# Instruction
Without altering anything, output the material below.

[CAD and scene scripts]
============

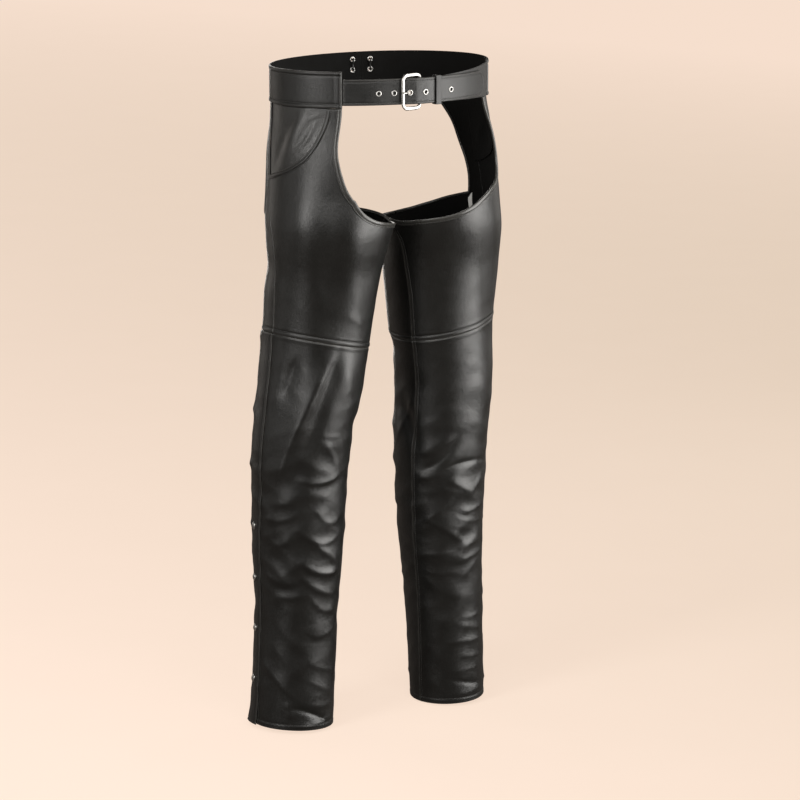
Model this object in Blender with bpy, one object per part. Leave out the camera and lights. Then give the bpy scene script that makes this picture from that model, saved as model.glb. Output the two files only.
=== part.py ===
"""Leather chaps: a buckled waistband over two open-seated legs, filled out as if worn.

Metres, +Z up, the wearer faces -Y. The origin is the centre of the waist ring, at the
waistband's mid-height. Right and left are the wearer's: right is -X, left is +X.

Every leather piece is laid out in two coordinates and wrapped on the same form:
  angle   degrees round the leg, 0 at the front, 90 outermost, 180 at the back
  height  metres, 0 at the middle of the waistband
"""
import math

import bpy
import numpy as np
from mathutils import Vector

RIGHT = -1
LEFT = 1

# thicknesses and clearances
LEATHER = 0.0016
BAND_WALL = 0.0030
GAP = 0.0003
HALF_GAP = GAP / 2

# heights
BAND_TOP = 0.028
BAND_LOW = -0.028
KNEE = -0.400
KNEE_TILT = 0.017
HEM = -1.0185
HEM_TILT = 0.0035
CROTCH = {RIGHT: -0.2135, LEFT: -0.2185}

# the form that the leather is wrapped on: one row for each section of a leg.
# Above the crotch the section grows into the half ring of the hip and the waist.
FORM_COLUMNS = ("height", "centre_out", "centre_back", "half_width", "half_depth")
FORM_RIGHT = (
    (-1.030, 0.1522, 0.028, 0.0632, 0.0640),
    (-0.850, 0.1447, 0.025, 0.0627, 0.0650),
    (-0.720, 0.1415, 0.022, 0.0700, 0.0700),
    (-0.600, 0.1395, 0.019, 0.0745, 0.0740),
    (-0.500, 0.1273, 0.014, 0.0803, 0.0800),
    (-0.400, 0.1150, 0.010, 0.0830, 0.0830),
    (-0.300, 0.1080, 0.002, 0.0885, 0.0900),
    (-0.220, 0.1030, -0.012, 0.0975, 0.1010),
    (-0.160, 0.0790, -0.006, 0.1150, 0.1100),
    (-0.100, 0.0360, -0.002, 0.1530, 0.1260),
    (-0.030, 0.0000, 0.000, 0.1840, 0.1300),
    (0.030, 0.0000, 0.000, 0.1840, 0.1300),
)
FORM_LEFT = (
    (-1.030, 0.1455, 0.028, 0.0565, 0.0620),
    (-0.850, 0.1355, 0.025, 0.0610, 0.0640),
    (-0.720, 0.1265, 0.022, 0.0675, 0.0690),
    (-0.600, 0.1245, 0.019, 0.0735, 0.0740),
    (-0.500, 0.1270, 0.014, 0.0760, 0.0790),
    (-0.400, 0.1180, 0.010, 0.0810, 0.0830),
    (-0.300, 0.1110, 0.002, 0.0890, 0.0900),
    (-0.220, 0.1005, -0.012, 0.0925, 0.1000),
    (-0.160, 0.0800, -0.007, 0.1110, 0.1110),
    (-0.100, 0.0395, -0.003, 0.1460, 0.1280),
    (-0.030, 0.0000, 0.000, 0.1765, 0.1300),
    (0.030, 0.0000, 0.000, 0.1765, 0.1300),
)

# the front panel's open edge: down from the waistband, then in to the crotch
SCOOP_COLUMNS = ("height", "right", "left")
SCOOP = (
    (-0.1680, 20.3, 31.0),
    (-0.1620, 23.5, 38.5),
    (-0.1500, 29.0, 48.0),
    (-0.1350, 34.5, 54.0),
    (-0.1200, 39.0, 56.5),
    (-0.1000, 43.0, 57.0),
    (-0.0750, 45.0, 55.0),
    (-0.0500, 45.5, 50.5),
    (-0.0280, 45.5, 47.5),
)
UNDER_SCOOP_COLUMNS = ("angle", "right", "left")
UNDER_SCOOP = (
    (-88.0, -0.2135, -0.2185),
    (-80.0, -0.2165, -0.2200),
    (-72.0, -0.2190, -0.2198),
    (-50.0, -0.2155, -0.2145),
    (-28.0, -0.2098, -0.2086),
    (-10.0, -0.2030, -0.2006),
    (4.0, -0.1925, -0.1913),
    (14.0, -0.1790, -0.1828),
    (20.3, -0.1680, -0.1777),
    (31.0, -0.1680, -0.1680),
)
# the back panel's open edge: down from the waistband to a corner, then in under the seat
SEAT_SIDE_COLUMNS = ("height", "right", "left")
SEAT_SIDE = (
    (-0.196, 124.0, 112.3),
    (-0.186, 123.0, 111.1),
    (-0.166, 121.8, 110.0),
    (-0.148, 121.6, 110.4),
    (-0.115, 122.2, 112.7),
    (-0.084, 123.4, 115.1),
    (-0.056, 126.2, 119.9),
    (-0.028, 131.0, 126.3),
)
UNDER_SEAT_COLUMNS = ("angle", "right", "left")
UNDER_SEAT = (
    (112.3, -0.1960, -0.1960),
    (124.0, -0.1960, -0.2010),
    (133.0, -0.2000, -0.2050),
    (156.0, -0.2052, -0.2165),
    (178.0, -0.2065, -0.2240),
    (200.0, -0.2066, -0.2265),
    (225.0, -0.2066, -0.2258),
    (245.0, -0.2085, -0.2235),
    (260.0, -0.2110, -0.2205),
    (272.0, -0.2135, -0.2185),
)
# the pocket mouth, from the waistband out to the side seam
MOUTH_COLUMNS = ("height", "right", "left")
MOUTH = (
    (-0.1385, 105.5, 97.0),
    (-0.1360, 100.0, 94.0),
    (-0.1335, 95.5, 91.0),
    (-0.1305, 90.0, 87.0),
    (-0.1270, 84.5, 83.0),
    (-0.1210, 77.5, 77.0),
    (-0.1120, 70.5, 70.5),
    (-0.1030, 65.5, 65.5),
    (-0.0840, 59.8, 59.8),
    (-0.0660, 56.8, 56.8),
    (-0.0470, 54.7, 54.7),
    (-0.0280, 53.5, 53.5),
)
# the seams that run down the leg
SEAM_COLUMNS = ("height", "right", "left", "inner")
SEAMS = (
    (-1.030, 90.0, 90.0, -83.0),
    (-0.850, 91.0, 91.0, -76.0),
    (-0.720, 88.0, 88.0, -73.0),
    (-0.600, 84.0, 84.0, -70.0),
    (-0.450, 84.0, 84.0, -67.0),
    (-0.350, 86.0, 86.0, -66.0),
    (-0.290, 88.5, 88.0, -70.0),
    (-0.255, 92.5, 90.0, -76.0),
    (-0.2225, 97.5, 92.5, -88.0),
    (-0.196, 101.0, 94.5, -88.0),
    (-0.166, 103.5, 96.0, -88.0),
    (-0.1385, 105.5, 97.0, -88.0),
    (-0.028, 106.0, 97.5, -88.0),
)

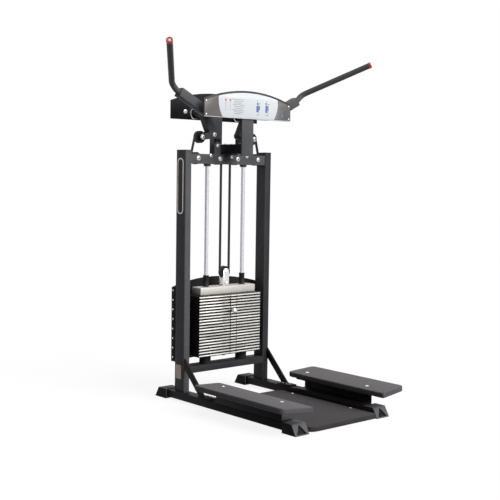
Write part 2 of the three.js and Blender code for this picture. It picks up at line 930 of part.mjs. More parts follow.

============

# Written solution
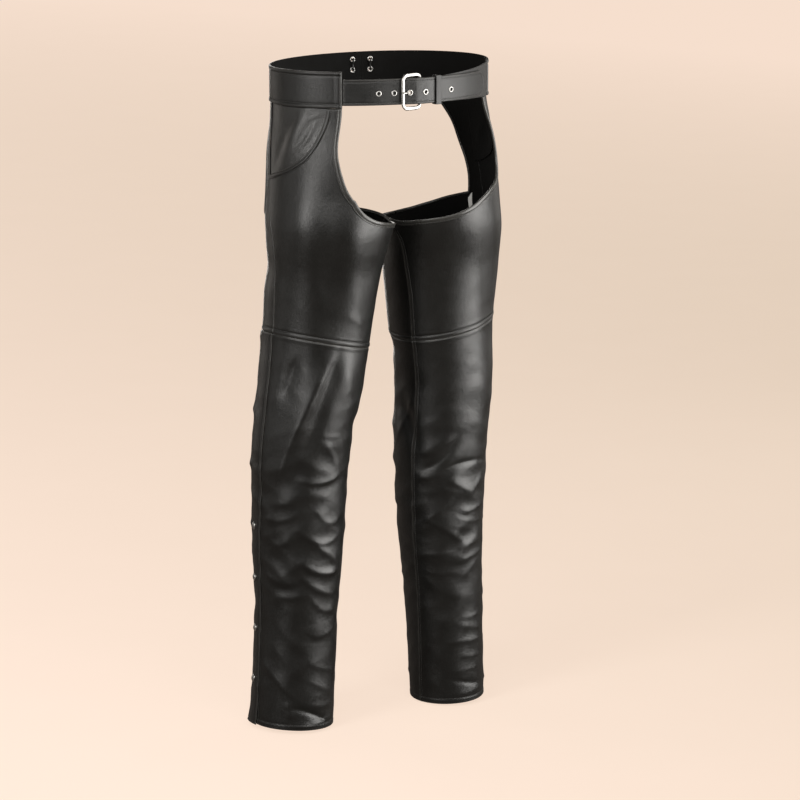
Model this object in Blender with bpy, one object per part. Leave out the camera and lights. Then give the bpy scene script that makes this picture from that model, saved as model.glb. Output the two files only.
=== part.py ===
"""Leather chaps: a buckled waistband over two open-seated legs, filled out as if worn.

Metres, +Z up, the wearer faces -Y. The origin is the centre of the waist ring, at the
waistband's mid-height. Right and left are the wearer's: right is -X, left is +X.

Every leather piece is laid out in two coordinates and wrapped on the same form:
  angle   degrees round the leg, 0 at the front, 90 outermost, 180 at the back
  height  metres, 0 at the middle of the waistband
"""
import math

import bpy
import numpy as np
from mathutils import Vector

RIGHT = -1
LEFT = 1

# thicknesses and clearances
LEATHER = 0.0016
BAND_WALL = 0.0030
GAP = 0.0003
HALF_GAP = GAP / 2

# heights
BAND_TOP = 0.028
BAND_LOW = -0.028
KNEE = -0.400
KNEE_TILT = 0.017
HEM = -1.0185
HEM_TILT = 0.0035
CROTCH = {RIGHT: -0.2135, LEFT: -0.2185}

# the form that the leather is wrapped on: one row for each section of a leg.
# Above the crotch the section grows into the half ring of the hip and the waist.
FORM_COLUMNS = ("height", "centre_out", "centre_back", "half_width", "half_depth")
FORM_RIGHT = (
    (-1.030, 0.1522, 0.028, 0.0632, 0.0640),
    (-0.850, 0.1447, 0.025, 0.0627, 0.0650),
    (-0.720, 0.1415, 0.022, 0.0700, 0.0700),
    (-0.600, 0.1395, 0.019, 0.0745, 0.0740),
    (-0.500, 0.1273, 0.014, 0.0803, 0.0800),
    (-0.400, 0.1150, 0.010, 0.0830, 0.0830),
    (-0.300, 0.1080, 0.002, 0.0885, 0.0900),
    (-0.220, 0.1030, -0.012, 0.0975, 0.1010),
    (-0.160, 0.0790, -0.006, 0.1150, 0.1100),
    (-0.100, 0.0360, -0.002, 0.1530, 0.1260),
    (-0.030, 0.0000, 0.000, 0.1840, 0.1300),
    (0.030, 0.0000, 0.000, 0.1840, 0.1300),
)
FORM_LEFT = (
    (-1.030, 0.1455, 0.028, 0.0565, 0.0620),
    (-0.850, 0.1355, 0.025, 0.0610, 0.0640),
    (-0.720, 0.1265, 0.022, 0.0675, 0.0690),
    (-0.600, 0.1245, 0.019, 0.0735, 0.0740),
    (-0.500, 0.1270, 0.014, 0.0760, 0.0790),
    (-0.400, 0.1180, 0.010, 0.0810, 0.0830),
    (-0.300, 0.1110, 0.002, 0.0890, 0.0900),
    (-0.220, 0.1005, -0.012, 0.0925, 0.1000),
    (-0.160, 0.0800, -0.007, 0.1110, 0.1110),
    (-0.100, 0.0395, -0.003, 0.1460, 0.1280),
    (-0.030, 0.0000, 0.000, 0.1765, 0.1300),
    (0.030, 0.0000, 0.000, 0.1765, 0.1300),
)

# the front panel's open edge: down from the waistband, then in to the crotch
SCOOP_COLUMNS = ("height", "right", "left")
SCOOP = (
    (-0.1680, 20.3, 31.0),
    (-0.1620, 23.5, 38.5),
    (-0.1500, 29.0, 48.0),
    (-0.1350, 34.5, 54.0),
    (-0.1200, 39.0, 56.5),
    (-0.1000, 43.0, 57.0),
    (-0.0750, 45.0, 55.0),
    (-0.0500, 45.5, 50.5),
    (-0.0280, 45.5, 47.5),
)
UNDER_SCOOP_COLUMNS = ("angle", "right", "left")
UNDER_SCOOP = (
    (-88.0, -0.2135, -0.2185),
    (-80.0, -0.2165, -0.2200),
    (-72.0, -0.2190, -0.2198),
    (-50.0, -0.2155, -0.2145),
    (-28.0, -0.2098, -0.2086),
    (-10.0, -0.2030, -0.2006),
    (4.0, -0.1925, -0.1913),
    (14.0, -0.1790, -0.1828),
    (20.3, -0.1680, -0.1777),
    (31.0, -0.1680, -0.1680),
)
# the back panel's open edge: down from the waistband to a corner, then in under the seat
SEAT_SIDE_COLUMNS = ("height", "right", "left")
SEAT_SIDE = (
    (-0.196, 124.0, 112.3),
    (-0.186, 123.0, 111.1),
    (-0.166, 121.8, 110.0),
    (-0.148, 121.6, 110.4),
    (-0.115, 122.2, 112.7),
    (-0.084, 123.4, 115.1),
    (-0.056, 126.2, 119.9),
    (-0.028, 131.0, 126.3),
)
UNDER_SEAT_COLUMNS = ("angle", "right", "left")
UNDER_SEAT = (
    (112.3, -0.1960, -0.1960),
    (124.0, -0.1960, -0.2010),
    (133.0, -0.2000, -0.2050),
    (156.0, -0.2052, -0.2165),
    (178.0, -0.2065, -0.2240),
    (200.0, -0.2066, -0.2265),
    (225.0, -0.2066, -0.2258),
    (245.0, -0.2085, -0.2235),
    (260.0, -0.2110, -0.2205),
    (272.0, -0.2135, -0.2185),
)
# the pocket mouth, from the waistband out to the side seam
MOUTH_COLUMNS = ("height", "right", "left")
MOUTH = (
    (-0.1385, 105.5, 97.0),
    (-0.1360, 100.0, 94.0),
    (-0.1335, 95.5, 91.0),
    (-0.1305, 90.0, 87.0),
    (-0.1270, 84.5, 83.0),
    (-0.1210, 77.5, 77.0),
    (-0.1120, 70.5, 70.5),
    (-0.1030, 65.5, 65.5),
    (-0.0840, 59.8, 59.8),
    (-0.0660, 56.8, 56.8),
    (-0.0470, 54.7, 54.7),
    (-0.0280, 53.5, 53.5),
)
# the seams that run down the leg
SEAM_COLUMNS = ("height", "right", "left", "inner")
SEAMS = (
    (-1.030, 90.0, 90.0, -83.0),
    (-0.850, 91.0, 91.0, -76.0),
    (-0.720, 88.0, 88.0, -73.0),
    (-0.600, 84.0, 84.0, -70.0),
    (-0.450, 84.0, 84.0, -67.0),
    (-0.350, 86.0, 86.0, -66.0),
    (-0.290, 88.5, 88.0, -70.0),
    (-0.255, 92.5, 90.0, -76.0),
    (-0.2225, 97.5, 92.5, -88.0),
    (-0.196, 101.0, 94.5, -88.0),
    (-0.166, 103.5, 96.0, -88.0),
    (-0.1385, 105.5, 97.0, -88.0),
    (-0.028, 106.0, 97.5, -88.0),
)

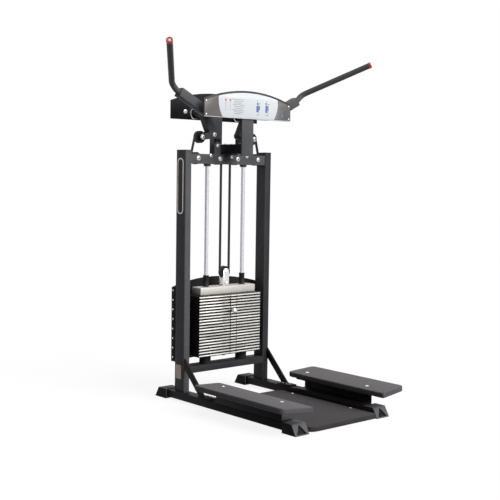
Write part 2 of the three.js and Blender code for this picture. It picks up at line 930 of part.mjs. More parts follow.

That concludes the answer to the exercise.